*Short task*:
Every record that follows should be printed verbatim.

*Extracted records*:
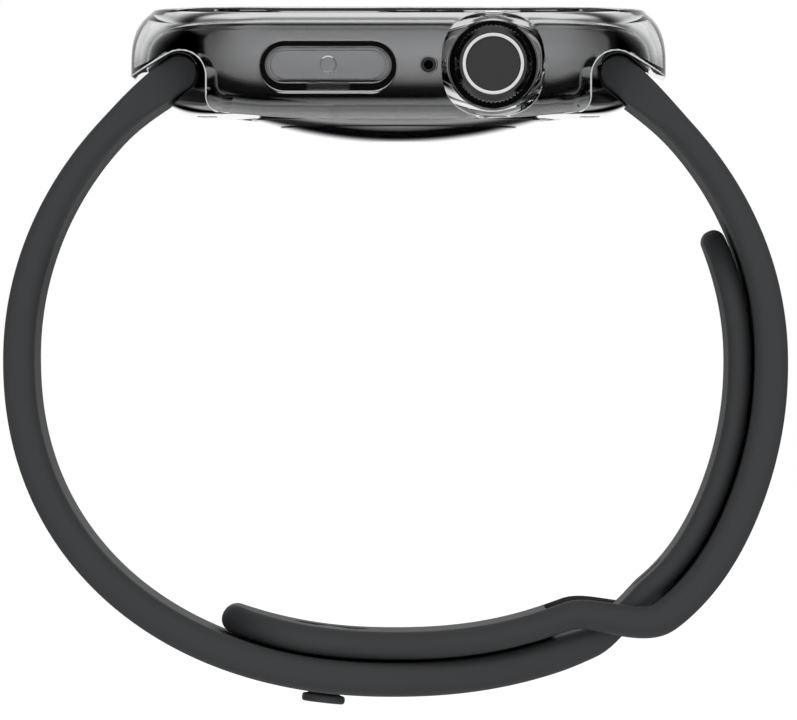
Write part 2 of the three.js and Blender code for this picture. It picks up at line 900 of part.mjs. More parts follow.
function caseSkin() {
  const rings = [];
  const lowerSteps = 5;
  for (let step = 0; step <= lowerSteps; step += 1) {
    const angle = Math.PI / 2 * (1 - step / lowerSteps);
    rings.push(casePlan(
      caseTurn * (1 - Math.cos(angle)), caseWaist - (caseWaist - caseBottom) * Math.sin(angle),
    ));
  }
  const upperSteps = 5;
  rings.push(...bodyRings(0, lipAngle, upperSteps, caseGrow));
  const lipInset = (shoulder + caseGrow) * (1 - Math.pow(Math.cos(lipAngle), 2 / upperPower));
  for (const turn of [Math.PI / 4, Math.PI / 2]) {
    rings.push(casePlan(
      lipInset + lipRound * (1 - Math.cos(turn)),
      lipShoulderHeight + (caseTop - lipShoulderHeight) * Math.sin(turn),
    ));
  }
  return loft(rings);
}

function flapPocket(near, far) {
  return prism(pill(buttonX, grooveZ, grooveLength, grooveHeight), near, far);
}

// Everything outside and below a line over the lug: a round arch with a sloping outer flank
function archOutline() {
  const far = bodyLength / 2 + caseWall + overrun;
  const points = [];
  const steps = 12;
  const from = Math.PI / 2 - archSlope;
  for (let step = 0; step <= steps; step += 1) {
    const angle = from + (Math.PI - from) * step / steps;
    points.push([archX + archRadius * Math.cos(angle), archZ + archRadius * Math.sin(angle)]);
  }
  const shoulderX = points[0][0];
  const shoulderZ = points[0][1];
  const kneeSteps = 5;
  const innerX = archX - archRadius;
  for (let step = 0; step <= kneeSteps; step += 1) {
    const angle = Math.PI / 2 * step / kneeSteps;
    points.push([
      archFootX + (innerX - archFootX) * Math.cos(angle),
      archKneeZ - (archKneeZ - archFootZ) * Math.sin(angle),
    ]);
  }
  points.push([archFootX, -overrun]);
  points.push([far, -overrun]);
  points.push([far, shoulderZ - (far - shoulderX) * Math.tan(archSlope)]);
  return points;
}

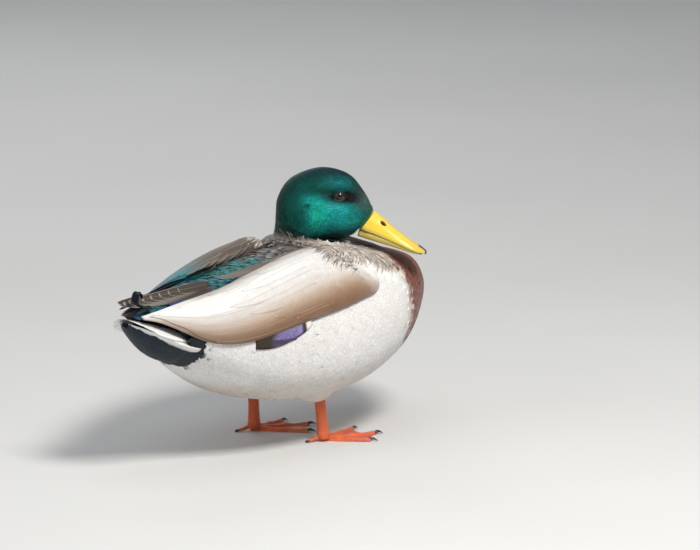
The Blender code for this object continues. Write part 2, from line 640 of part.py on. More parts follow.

*Complete answer*:
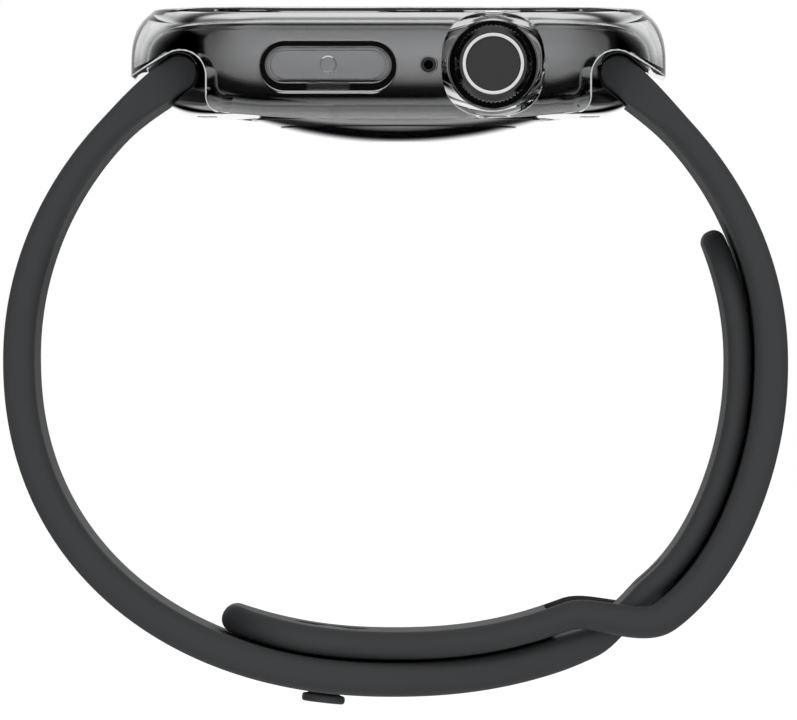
Write part 2 of the three.js and Blender code for this picture. It picks up at line 900 of part.mjs. More parts follow.
function caseSkin() {
  const rings = [];
  const lowerSteps = 5;
  for (let step = 0; step <= lowerSteps; step += 1) {
    const angle = Math.PI / 2 * (1 - step / lowerSteps);
    rings.push(casePlan(
      caseTurn * (1 - Math.cos(angle)), caseWaist - (caseWaist - caseBottom) * Math.sin(angle),
    ));
  }
  const upperSteps = 5;
  rings.push(...bodyRings(0, lipAngle, upperSteps, caseGrow));
  const lipInset = (shoulder + caseGrow) * (1 - Math.pow(Math.cos(lipAngle), 2 / upperPower));
  for (const turn of [Math.PI / 4, Math.PI / 2]) {
    rings.push(casePlan(
      lipInset + lipRound * (1 - Math.cos(turn)),
      lipShoulderHeight + (caseTop - lipShoulderHeight) * Math.sin(turn),
    ));
  }
  return loft(rings);
}

function flapPocket(near, far) {
  return prism(pill(buttonX, grooveZ, grooveLength, grooveHeight), near, far);
}

// Everything outside and below a line over the lug: a round arch with a sloping outer flank
function archOutline() {
  const far = bodyLength / 2 + caseWall + overrun;
  const points = [];
  const steps = 12;
  const from = Math.PI / 2 - archSlope;
  for (let step = 0; step <= steps; step += 1) {
    const angle = from + (Math.PI - from) * step / steps;
    points.push([archX + archRadius * Math.cos(angle), archZ + archRadius * Math.sin(angle)]);
  }
  const shoulderX = points[0][0];
  const shoulderZ = points[0][1];
  const kneeSteps = 5;
  const innerX = archX - archRadius;
  for (let step = 0; step <= kneeSteps; step += 1) {
    const angle = Math.PI / 2 * step / kneeSteps;
    points.push([
      archFootX + (innerX - archFootX) * Math.cos(angle),
      archKneeZ - (archKneeZ - archFootZ) * Math.sin(angle),
    ]);
  }
  points.push([archFootX, -overrun]);
  points.push([far, -overrun]);
  points.push([far, shoulderZ - (far - shoulderX) * Math.tan(archSlope)]);
  return points;
}

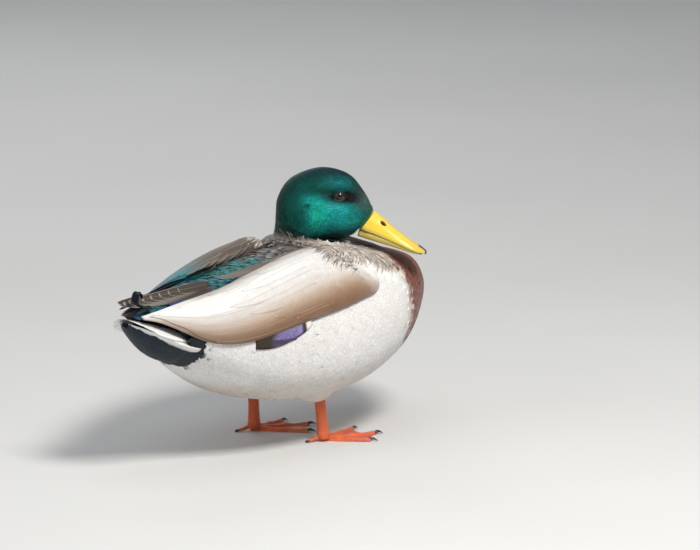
The Blender code for this object continues. Write part 2, from line 640 of part.py on. More parts follow.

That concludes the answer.